* **RECORDS SUPPLIED**:
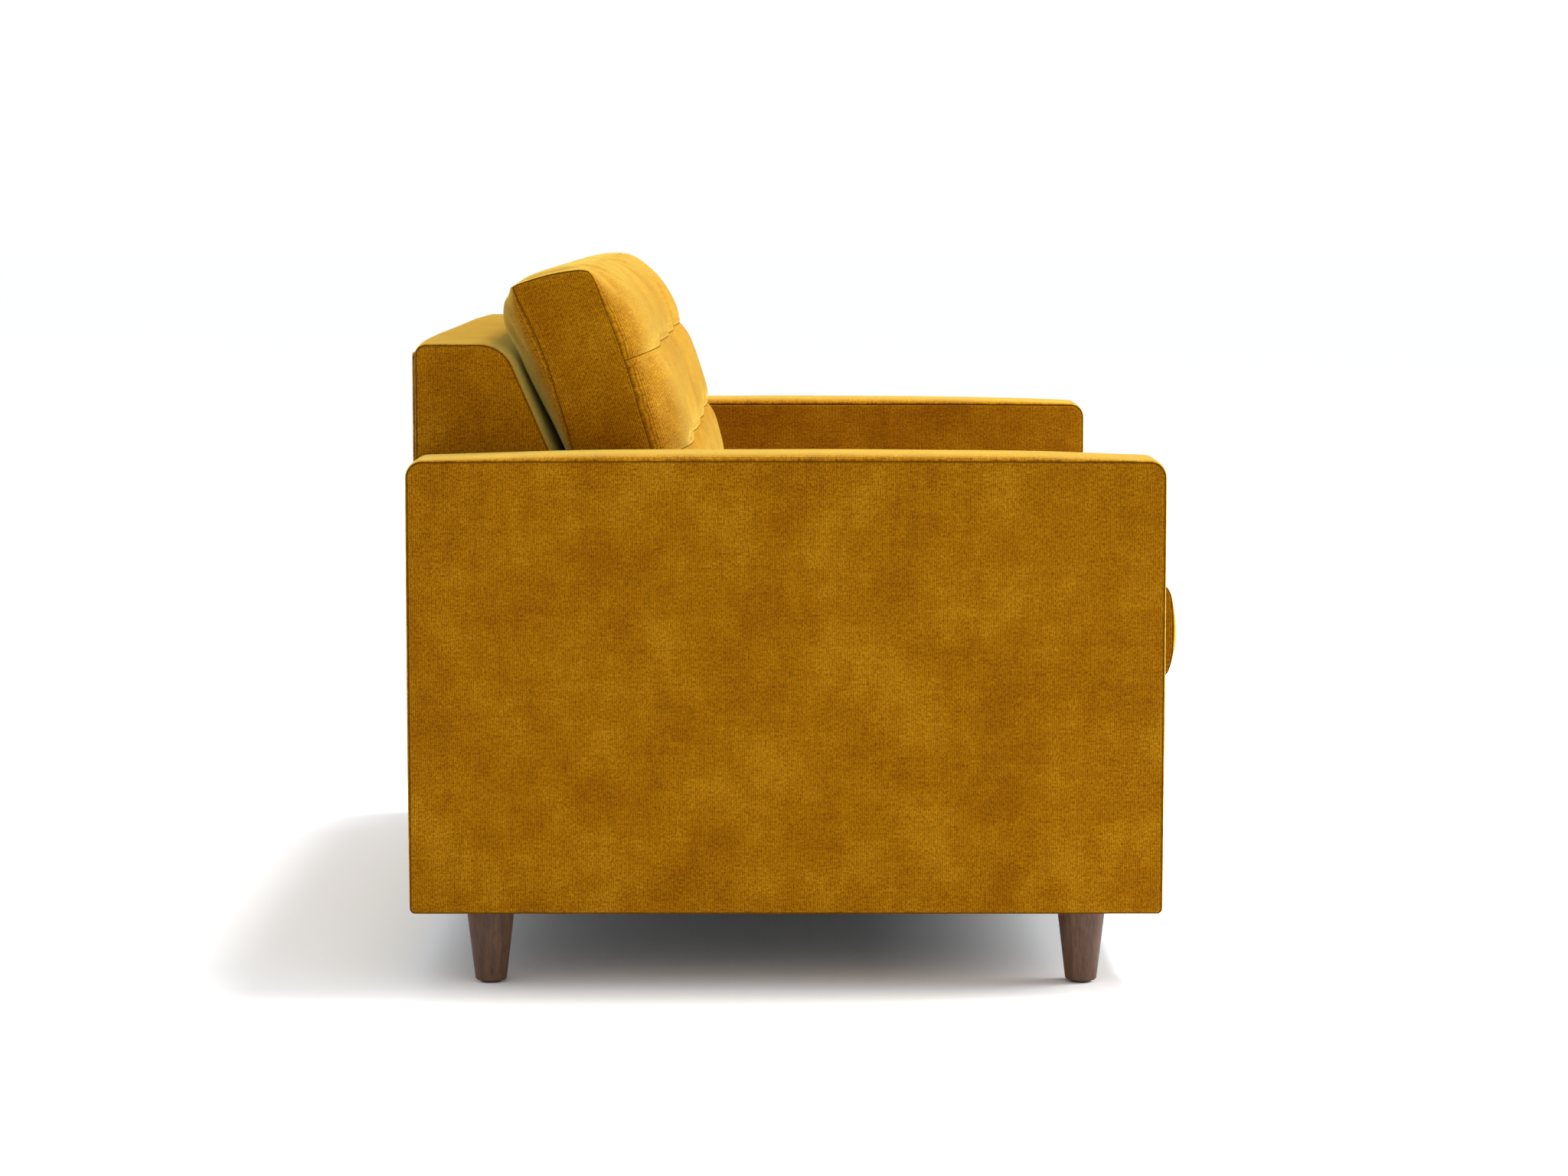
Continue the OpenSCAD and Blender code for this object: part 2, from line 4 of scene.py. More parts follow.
import bmesh
import bpy
import numpy as np
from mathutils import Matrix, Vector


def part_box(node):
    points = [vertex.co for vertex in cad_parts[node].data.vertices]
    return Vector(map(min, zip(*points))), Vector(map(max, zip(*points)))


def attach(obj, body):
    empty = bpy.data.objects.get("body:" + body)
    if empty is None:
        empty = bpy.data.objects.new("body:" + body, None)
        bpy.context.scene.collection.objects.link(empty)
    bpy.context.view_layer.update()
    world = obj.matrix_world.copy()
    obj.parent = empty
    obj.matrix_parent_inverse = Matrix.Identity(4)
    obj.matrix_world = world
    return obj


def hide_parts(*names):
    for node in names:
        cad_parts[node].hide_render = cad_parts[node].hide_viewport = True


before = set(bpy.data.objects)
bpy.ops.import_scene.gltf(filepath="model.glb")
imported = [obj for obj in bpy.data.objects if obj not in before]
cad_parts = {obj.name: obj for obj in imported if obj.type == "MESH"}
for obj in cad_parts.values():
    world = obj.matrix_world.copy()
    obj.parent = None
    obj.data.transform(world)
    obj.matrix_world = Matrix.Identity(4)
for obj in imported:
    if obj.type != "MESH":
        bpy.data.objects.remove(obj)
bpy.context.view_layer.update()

MM = 0.001
SIDES = {"left": 1, "right": -1}
ARC_STEPS = 8
SEAM_INSET = 0.75 * MM
SEAM_DEPTH = 1.1 * MM
# Radius of the dark cord laid in panel seams as painted seam shadow.
SEAM_SHADE_RADIUS = 0.75 * MM


# Small maths

def smooth(a, b, x):
    """0 below a, 1 above b, smooth between."""
    t = np.clip((np.asarray(x, float) - a) / (b - a), 0, 1)
    return t * t * (3 - 2 * t)


def bell(x, width):
    return np.exp(-(np.asarray(x, float) / width) ** 2)


def stacked(*parts):
    """Arrays or numbers side by side in a new last axis."""
    return np.stack(np.broadcast_arrays(*parts), -1)


def join(*parts, axis=0):
    return np.concatenate(parts, axis)


def ripple(points, wavelength, seed, waves=8):
    """Smooth unevenness of about unit size, the same on every run."""
    rng = np.random.default_rng(seed)
    k = rng.normal(size=(waves, 3))
    k *= (2 * math.pi / wavelength * rng.uniform(0.6, 1.4, waves) / np.linalg.norm(k, axis=1))[:, None]
    phase = rng.uniform(0, 2 * math.pi, waves)
    return np.sin(np.asarray(points, float) @ k.T + phase).sum(-1) / math.sqrt(waves)


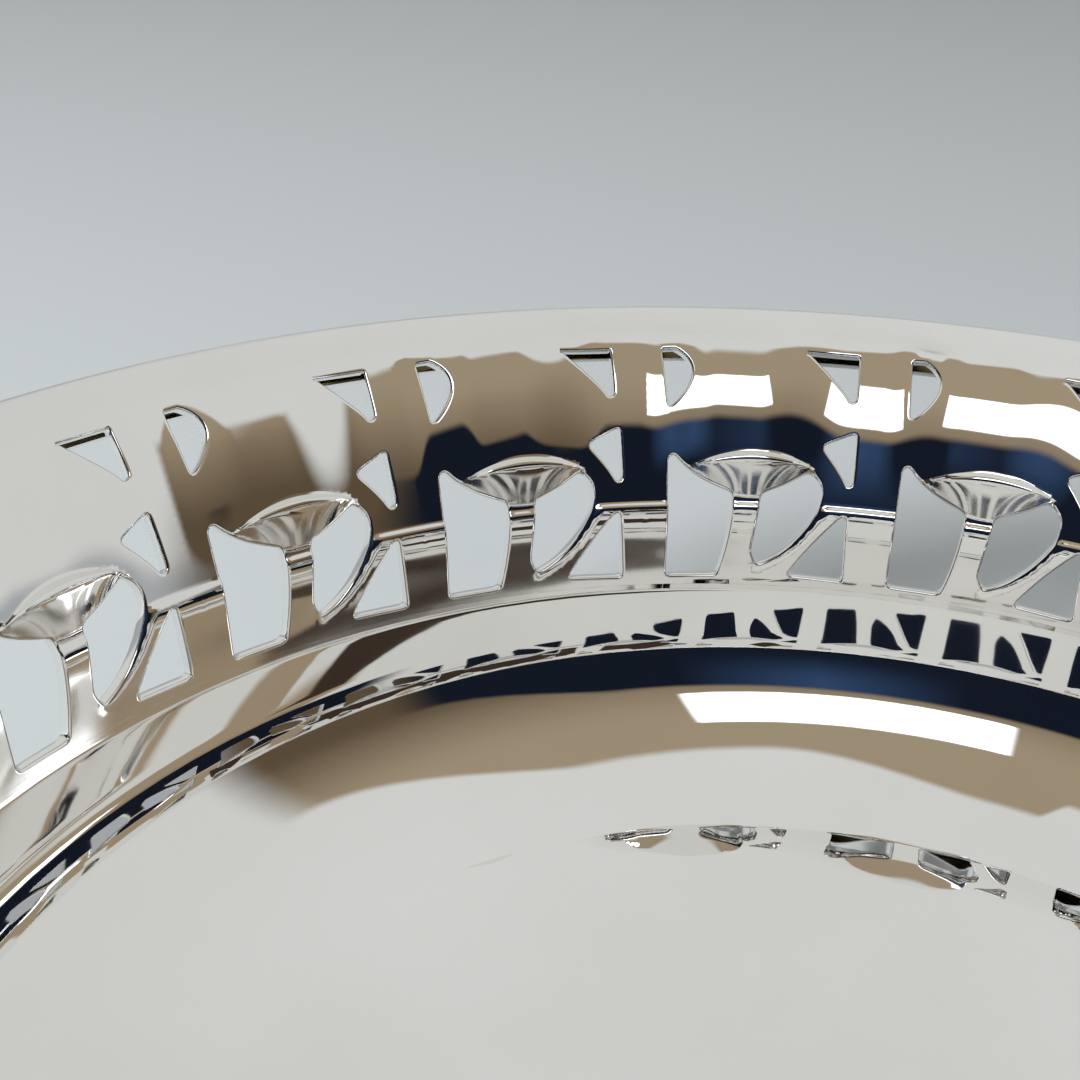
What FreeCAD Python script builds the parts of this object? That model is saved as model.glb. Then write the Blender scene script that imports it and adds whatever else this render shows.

* **EXERCISE AIM**: Extract the lines from the line with "obj.matrix_world = Matrix.Identity(4)" through the line with "return t * t * (3 - 2 * t)". Keep both of those lines, copy everything exactly, and add nothing.

* **EXERCISE RESULT**:
    obj.matrix_world = Matrix.Identity(4)
for obj in imported:
    if obj.type != "MESH":
        bpy.data.objects.remove(obj)
bpy.context.view_layer.update()

MM = 0.001
SIDES = {"left": 1, "right": -1}
ARC_STEPS = 8
SEAM_INSET = 0.75 * MM
SEAM_DEPTH = 1.1 * MM
# Radius of the dark cord laid in panel seams as painted seam shadow.
SEAM_SHADE_RADIUS = 0.75 * MM


# Small maths

def smooth(a, b, x):
    """0 below a, 1 above b, smooth between."""
    t = np.clip((np.asarray(x, float) - a) / (b - a), 0, 1)
    return t * t * (3 - 2 * t)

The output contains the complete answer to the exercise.